Fine. But PG&E just jacked my rates up nearly 40% in the past year, I wonder what rational economic reason there was for that.
” People with no connection to the power grid”
Fine.
People who are connected sell their excess to the company at a fascist government determined rate that all other customers must make up for (subsidize).
A fair rate would be significantly below the wholesale rate the utility pays it’s reliable wholesale suppliers.
Unreliable power is worth significantly less.
Left to the market the distributed, intermittent electricity produced by homes would be valued at practically nothing.
The biggest subsidy of home PV is mandating that the utility’s other customers must pay outrageous prices for the excess produced- even as ridiculously much as the retail price!
This article is obfuscation with it’s focus on the grid cost.
True. Another reason for rates going up in many cities is that of natural gas interests recently pushing the government to shut down some coal-fired plants and pushing up the costs of others.
Well, Nat gas is dirt cheap and a good economic choice today.
Of course in 10 years it may not be. Demand and supply will equalize.
You can’t beat coal.
BTW I’m a big fan of passive solar. Have even designed a HW heater I’ll put in in spring when I have the money and weather. People are crazy not to do the simple things to utilize passive.
The truth be known, this whole discussion is redundant.
The cost per kW that the utilities charge regular customers factors in grid maintenance, does it not? There’s no reason why that same factor can’t be worked in when the meter is running in the other direction so to speak, with respect to how much the utility pays or credits customers who use solar and sell their excess.
Agreed. Solar is much better for heating than electricity. Drainback systems for hot water and floor heating with collectors and tanks can work very well in extremely cold, sunny areas if properly built, but mechanical code regulations require stealth installs with quick disconnects for homebuilt collectors (superior to overly costly commercial collectors) and heat exchangers.
Rocket stove mass heaters are also much less costly than forced air furnaces and $20,000 masonry heaters, but the coming EPA regulations pushed by global corporates and local governments will also require those to be stealth installs (very low heat and smoke emissions). But that’s okay. Solar-radiant heating systems and especially rocket mass heaters are great for stealth installs.
[Homebuilt mass heaters and solar-radiant drainback systems are not suitable for people with mortgages, because such systems may prevent homeowners from buying insurance. Those systems are best for small, efficient houses built by do-it-yourself-ers who can quickly and easily rebuild.]

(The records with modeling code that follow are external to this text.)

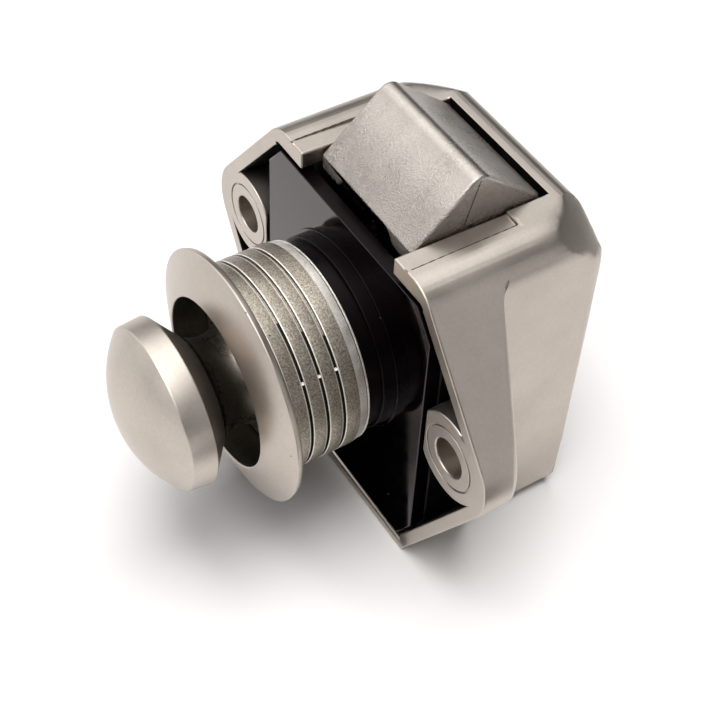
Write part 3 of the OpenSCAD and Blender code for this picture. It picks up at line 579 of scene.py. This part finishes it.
# Width of the round at each edge: the rim's, or on the ears' backs a share of the distance from the box
def casingWidth(middle, normalOne, normalTwo):
    k = casingLook
    beside = np.abs(middle[:, 0]) - k["boxHalf"]
    onBack = ((np.maximum(normalOne[:, 1], normalTwo[:, 1]) > k["backFacing"]) & (beside > 0)
              & (middle[:, 1] > k["rimDepth"]))
    width = np.where(onBack, np.minimum(k["earBack"], k["earShare"] * np.maximum(beside, 0)), k["rim"])
    return np.where(cornerShare(middle) > 0, 0, width)


# Slanted walls of an ear as directions and reaches: each is the tangent from a corner of the box to the ear's end
def earWalls(k):
    walls = []
    for corner, side in k["corners"]:
        apart = (corner[0] - k["end"][0], corner[1] - k["end"][1])
        angle = math.atan2(apart[1], apart[0]) + side * math.acos(k["endRadius"] / math.hypot(*apart))
        way = (math.cos(angle), math.sin(angle))
        walls.append((way, way[0] * corner[0] + way[1] * corner[1]))
    return walls


# Faces with painted shade: the ears' pockets, which lie inside both slanted walls and the round end, beside the box
# and off the screw boss, the back of the slot behind the bolt, and the ends of the box's walls inside the ears
def casingShadeMask(centre, normal):
    k = casingLook
    across, deep, up = np.abs(centre[:, 0]), centre[:, 1], centre[:, 2]
    inEar = np.ones(len(centre), bool)
    for way, reach in earWalls(k):
        inEar &= across * way[0] + up * way[1] < reach - k["wall"] + k["slack"]
    fromEnd = np.hypot(across - k["end"][0], up - k["end"][1])
    inEar &= (across < k["end"][0]) | (fromEnd < k["endRadius"] - k["wall"] + k["slack"])
    offBoss = np.hypot(across - k["holeAt"], up) > k["bossRadius"] + k["slack"]
    inPocket = inEar & offBoss & (across > k["boxHalf"] - k["pocketIn"])
    inPocket &= (deep > k["pocket"][0]) & (deep < k["pocket"][1])
    inSlot = (normal[:, 1] < -k["facing"]) & (deep > k["slotFrom"]) & (up > k["slotFrom"]) & (up < k["top"])
    onWallEnd = ((np.abs(deep - k["cheekEnd"]) < k["slack"] / 2) & (across < k["boxHalf"] + k["slack"])
                 & (across > k["boxHalf"] - k["boxWall"] - k["cheekIn"]))
    return inPocket | inSlot | onWallEnd


# The casing's second material is painted shade in its hollows
casing = castCopy("casing", "casingShell", [satinNickel, paintedShadeInHollows], casingLook, casingWidth, casingShadeMask,
                  blendCorners)
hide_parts("casing")
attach(casing, "lock")

# Bolt: the CAD shape with a rounder ridge. The slopes rise a little, from their foot, and what then lies outside
# a round that touches both of them is drawn back to it
boltLook = {"edge": 0.4, "widest": 0.4, "share": 0.3, "leastAngle": 24, "steps": 4, "foot": 19.4, "lift": 0.045,
            "ridge": (11.1, 26.85), "front": (2.5, 19.4), "rear": (19.85, 20.1), "radius": 1.8, "fan": 12,
            "slopeFacing": 0.3, "slopeFrom": 20}


def roundRidge(work):
    k = boltLook

    def lifted(height):
        return height + max(height - k["foot"], 0) * k["lift"]

    for v in work.verts:
        v.co.z = lifted(v.co.z / mm) * mm
    peak, front, rear = [np.array((spot[0], lifted(spot[1]))) for spot in (k["ridge"], k["front"], k["rear"])]
    a, b = (front - peak) / np.linalg.norm(front - peak), (rear - peak) / np.linalg.norm(rear - peak)
    half = math.acos(float(a @ b)) / 2
    centre = peak + (a + b) / np.linalg.norm(a + b) * k["radius"] / math.sin(half)
    touches = [peak + side * k["radius"] / math.tan(half) - centre for side in (a, b)]
    angles = sorted(math.atan2(t[1], t[0]) for t in touches)
    for angle in np.linspace(*angles, k["fan"]):
        slopes = [f for f in work.faces if f.normal.z > k["slopeFacing"]
                  and f.calc_center_median().z > k["slopeFrom"] * mm]
        cutFaces(work, slopes, Vector((0, *(centre * mm))), Vector((0, -math.sin(angle), math.cos(angle))))
    for v in work.verts:
        apart = np.array((v.co.y, v.co.z)) / mm - centre
        angle = math.atan2(apart[1], apart[0])
        if np.hypot(*apart) > k["radius"] and angles[0] - 1e-6 < angle < angles[1] + 1e-6:
            v.co.y, v.co.z = (centre + apart / np.hypot(*apart) * k["radius"]) * mm


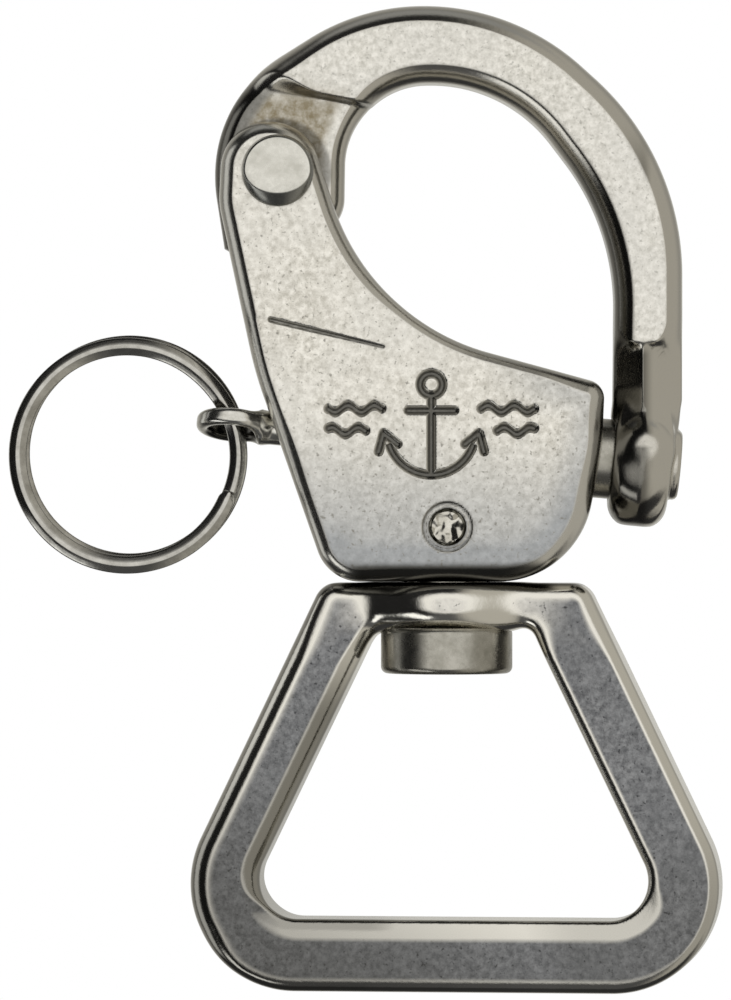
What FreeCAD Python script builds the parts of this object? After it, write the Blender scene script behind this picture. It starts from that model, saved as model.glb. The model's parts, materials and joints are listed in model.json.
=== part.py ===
"""Snap shackle with a swivelling webbing bail, a spring plunger and a split ring. Millimetres.

Frame: +Z runs up the swivel axis, +X points from the hinge towards the jaw's tip, and -Y is the
front. The origin is on the swivel axis, on the bail's inner seat, where the webbing bears.
"""
import math
import os

import FreeCAD
import Part
from FreeCAD import Vector

# Body: a flat investment casting with a fork for the jaw at its top left.
BODY_HALF_DEPTH = 6.5
BODY_EDGE_RADIUS = 1.5
BODY_BOTTOM = 33.85
BODY_RIGHT = 15.5
SLOT_HALF_WIDTH = 3.5
SLOT_RADIUS = 9.7

# Hinge at the top left: a rivet through the fork's two ears.
HINGE_X = -16.9
HINGE_Z = 74.8
HINGE_PIN_RADIUS = 2.5
HINGE_BORE_CLEARANCE = 0.05
HINGE_HEAD_RADIUS = 3.55
HINGE_HEAD_HEIGHT = 1.3
HINGE_HEAD_CHAMFER = 0.7

# Jaw: a curved arm, a thin tang between the ears and an eye for the plunger.
JAW_HALF_DEPTH = 4.75
JAW_OUTER_EDGE_RADIUS = 1.7
JAW_INNER_EDGE_RADIUS = 2.1
TANG_HALF_DEPTH = 3.3
JAW_FOOT = 45.5
# Between the arm's outer and inner outlines: how far from the throat's middle, and how far right.
JAW_MIDDLE_X = -4.0
JAW_MIDDLE_Z = 62.0
JAW_CROWN_MIDDLE = 24.5
JAW_RIGHT_MIDDLE = 20.0
KNUCKLE_RIGHT = -11.0
JAW_EYE_RADIUS = 6.6
JAW_EYE_EDGE_RADIUS = 1.2
JAW_EYE_START = 16.6
JAW_EYE_END = 22.6
JAW_EYE_HOLE_DEPTH = 4.4
JAW_EYE_FLARE_HEIGHT = 11.0
JAW_EYE_FLARE_START_DEG = 12.0
JAW_NECK_HALF_DEPTH = 3.55
JAW_BOSS_RADIUS = 3.3
JAW_BOSS_HEIGHT = 0.9
JAW_BOSS_EDGE_RADIUS = 0.4
JAW_HOLE_CLEARANCE = 0.15

# Plunger axis: it slopes down to the right and crosses the swivel axis at this height.
PLUNGER_SLOPE_DEG = 5.2
PLUNGER_AXIS_Z = 47.6
PLUNGER_RADIUS = 4.0
PLUNGER_CLEARANCE = 0.06
PLUNGER_START = 1.0
PLUNGER_END = 20.6
PLUNGER_NOSE_CHAMFER = 0.5
BORE_START = -13.6

# Pull eye: a rod through the body's left wall with a flat eye forged on its end.
ROD_RADIUS = 1.65
ROD_END = 13.0
ROD_HOLE_CLEARANCE = 0.08
ROD_MOUTH_RADIUS = 2.1
ROD_MOUTH_END = -16.3
EYE_CENTRE = -21.6
EYE_RADIUS = 3.6
EYE_HOLE_RADIUS = 2.3
EYE_THICKNESS = 1.6
EYE_OVERLAP = 0.9
EYE_EDGE_RADIUS = 0.5
EYE_TILT_DEG = -16.0

# Spring round the rod, between the bore's blind end and the plunger's back.
SPRING_WIRE_RADIUS = 0.4
SPRING_MEAN_RADIUS = 2.9
SPRING_COILS = 8
SPRING_END_GAP = 0.05

# Split ring, two turns of flattened wire.
RING_CENTRE_X = -32.1
RING_CENTRE_Z = 46.4
RING_INNER_RADIUS = 10.0
RING_OUTER_RADIUS = 11.85
RING_TURN_WIDTH = 1.1
RING_EDGE_RADIUS = 0.3

# Swivel stud through the bail, held in the body by a cross pin.
STUD_HEAD_RADIUS = 6.6
STUD_HEAD_BOTTOM = 24.6
STUD_HEAD_TOP = 29.25
STUD_HEAD_EDGE = 0.7
STUD_RADIUS = 4.0
STUD_TOP = 42.3
CROSS_PIN_Z = 39.3
CROSS_PIN_RADIUS = 1.8
CROSS_PIN_CHAMFER = 0.25

# Bail: a triangular webbing loop with a round boss for the stud.
BAIL_HALF_DEPTH = 4.0
BAIL_TURN_DEG = -7.0
BAIL_TOP = 33.7
BAIL_BAR_UNDERSIDE = 29.4
BAIL_BOTTOM = -7.3
BAIL_FRAME_OFFSET = 0.9
BAIL_OUTER_EDGE_RADIUS = 1.1
BAIL_INNER_EDGE_RADIUS = 2.0
BAIL_LEG_MIDDLE = 19.5
BAIL_LEG_LEAN = 0.455
BAIL_BOSS_RADIUS = 7.4
BAIL_BOSS_EDGE_RADIUS = 1.0
BAIL_BORE_CLEARANCE = 0.1

SLOPE = math.radians(PLUNGER_SLOPE_DEG)
PLUNGER_DIRECTION = Vector(math.cos(SLOPE), 0, -math.sin(SLOPE))


def front(x, z, y=0.0):
    """A point given by its place in the front view."""
    return Vector(x, y, z)


def on_axis(distance):
    """A point on the plunger's axis, measured from where it crosses the swivel axis."""
    return Vector(0, 0, PLUNGER_AXIS_Z) + PLUNGER_DIRECTION * distance


def outline(corners):
    """A closed face in the front view, from its corners, each an x, a z and a rounding radius.

    Every arc is tangent to its two sides, and a radius of 0 leaves the corner sharp."""
    edges = []
    ends = []
    for i, (x, z, radius) in enumerate(corners):
        corner = front(x, z)
        back = (front(*corners[i - 1][:2]) - corner).normalize()
        ahead = (front(*corners[(i + 1) % len(corners)][:2]) - corner).normalize()
        if radius == 0:
            ends.append((corner, corner, corner))
            continue
        half = back.getAngle(ahead) / 2
        reach = radius / math.tan(half)
        middle = corner + (back + ahead).normalize() * (radius / math.sin(half) - radius)
        ends.append((corner + back * reach, middle, corner + ahead * reach))
    for i, (start, middle, end) in enumerate(ends):
        if start != end:
            edges.append(Part.Arc(start, middle, end).toShape())
        following = ends[(i + 1) % len(ends)][0]
        if (following - end).Length > 1e-6:
            edges.append(Part.LineSegment(end, following).toShape())
    return Part.Face(Part.Wire(edges))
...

Agreed on passive, though. It’s the best and should take priority for a homeowner over active systems. Thanks for bringing that up.
Well, of course MY passive HW design solves all those problems, and freezing and overheating too- at least on paper LOL!
It does remove the little-discussed risk of legionnaire and other disease from stagnant ‘warm’ water too.
But simple eaves, awnings and ‘solar spaces’ have tremendous quick paybacks and savings, on par with insulating and draft-proofing.
Yeah, I remember seeing that in my researches (very good site)... and thinking “Oh no! There’s got to be a better way!” LOL!
But for that kind of system it struck me as a very good design.
Can you quantify it’s performance and payback?
Or are you just satisfied that it makes a significant improvement in cost and comfort.
Checked into “rocket mass heaters” tonight, very interesting. Thanks!